I guess it really started around 1962 / 63, I was still at school and had got a group together with some friends, but it didn’t come to much. I had long been influenced by the 50’s rock’n roll records being played constantly by my brother Hugh, who was five years older and a bit of a Teddy Boy at the time. His “gang”, called “The Clan”, would be in the house most of the time, especially at weekends, listening to music day and night, sleeping all over the floor. One of his best friends, Alan “Conk” Conway, played a bit of guitar and also dated my cousin Wendy. I clearly remember him sitting in the front room playing Buddy Holly songs on his Hofner.

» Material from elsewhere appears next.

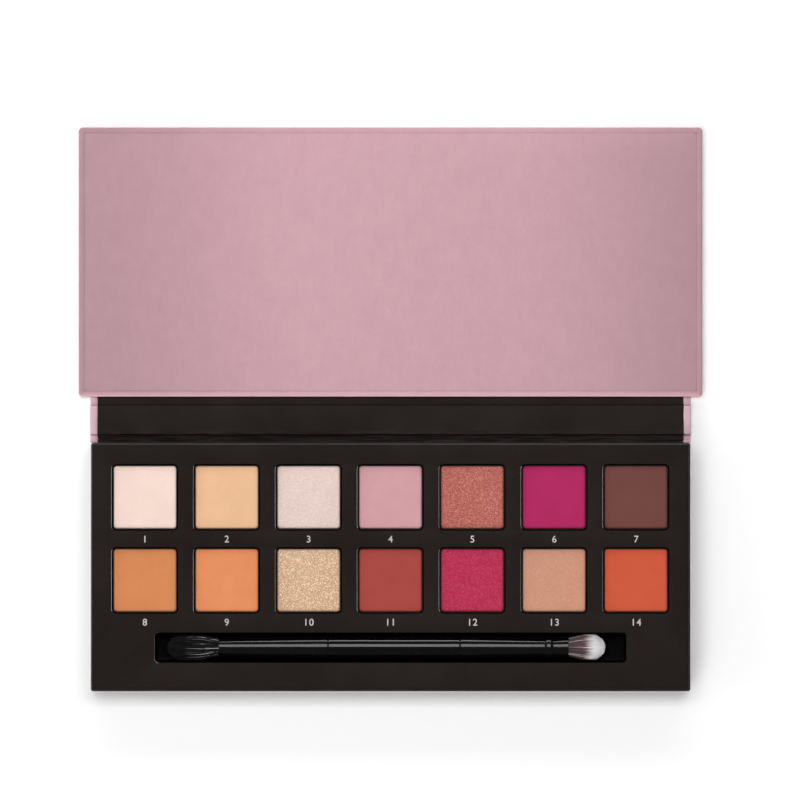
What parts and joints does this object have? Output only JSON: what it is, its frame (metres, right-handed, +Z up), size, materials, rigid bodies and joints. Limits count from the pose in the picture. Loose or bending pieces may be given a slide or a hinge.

In 1963 I was 14 years old, and around that time I was going to the Basildon Locarno (Mecca) Saturday afternoon matinees to watch the Dave Clark Five. I became friendly with Dave Clark and was using the same drumsticks as him which I couldn’t get in Southend, so he would buy them for me in London. Here I was introduced to Soul & Motown, played by the Mecca DJs.


It was Conk who got the ball rolling. He worked at the Arrow shirt factory, just down the road. A couple of his work-mates were ‘musically inclined’ and he suggested I form a band...

First to come round was Mick Harding. We hadn’t previously met, but his family were old friends of ours, I remember staying with his aunt on the east coast when I was a kid. Mick was keen to get  things going and coincidentally his older brother Terry was working with a chap who played guitar, another Mick. We knocked on Micky Drewer’s door, “fancy joining a group?” Then there were three.

                          My first drum kit

Chris Pyrah was the next to join us, hazy memories here but I think he auditioned. He turned up with a homemade guitar and had not long been playing, but nor had any of us. He was actually a fabulous bass player, a very natural feel. One annoying thing about him was that during rehearsals he would read comics while playing, but always note perfect nonetheless.

We definitely needed a singer. Another work-mate of Conk from the shirt factory appeared at the back door of my bedroom where we were rehearsing, Hughie Thomas. He had with him a guitar and amp and was under the impression he was there as a guitarist. Unfortunately for him, he was, respectfully, rubbish, but fortunately for us he was a great singer. Perfect, we now had a band.